We think of it as becoming Bloomberg meets netvibes.
Posted by:mark | Wednesday, November 01, 2006 at 12:20 PM
I wonder how many sites people will continue to "customize"? Where's the line when we say, STOP!
Ask yourself how many times you've registered and set-up sites and passwords... it was fine at a horizontal level where there were a few places, but is anyone else getting tired of it?
Posted by: | Wednesday, November 01, 2006 at 01:38 PM
The funny thing is I've been thinking the exact opposite: that portals are dying out. The classic example being Yahoo, which locks users in so they can customize to their heart's content, but only if they choose from Yahoo's own offerings.
You make a good point that portals are evolving toward increased personalization where users pick and choose from many diverse sites what they want on their start pages, which leads me to the question, "Where's Yahoo in all this?"
Posted by:Alchemist | Wednesday, November 01, 2006 at 08:12 PM
As alluded to in another comment, I've got a dozen "personal portal" pages that I go to when they offer something I specifically want.
I was in a fantasy baseball league for the last two years, so I visited the MyYahoo page that I've had for a decade and barely used a lot.
I've got some fancy Google personal page that I really don't care about either.

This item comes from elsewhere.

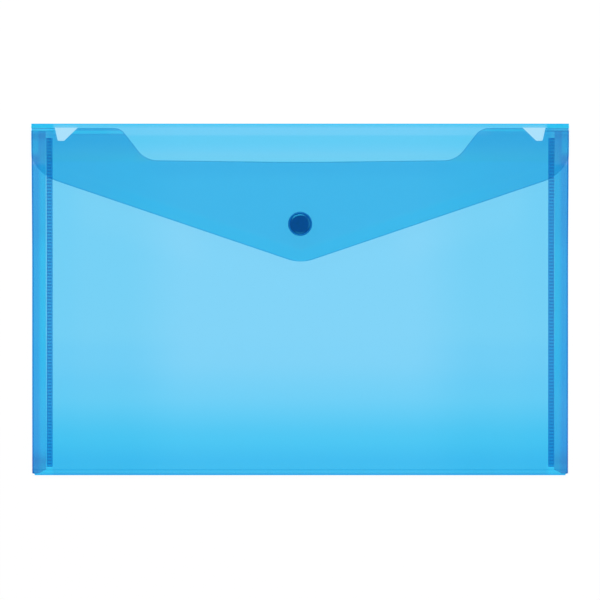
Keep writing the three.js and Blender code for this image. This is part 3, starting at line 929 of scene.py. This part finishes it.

I really find that I pick and choose pinpoint resources, when I need them. I need to search, I need this capability, I want to search news, I need to find blogs of a certain type, and so on.
There is simply too much, too many places to go, and no ability for anyone to find them all and sort them all according to my needs. Don't we all just have a collection of "works for me" that we keep handy?
Posted by:Grokodile | Thursday, November 02, 2006 at 01:45 PM
How many personalized portals do we need? My Google homepage is enuf for me. It scrapes RSS and saves me from dancing around to multiple customized pages.
I did bother to customize the WSJ page but I can't imagine trying to teach several sites what I want. Too much work.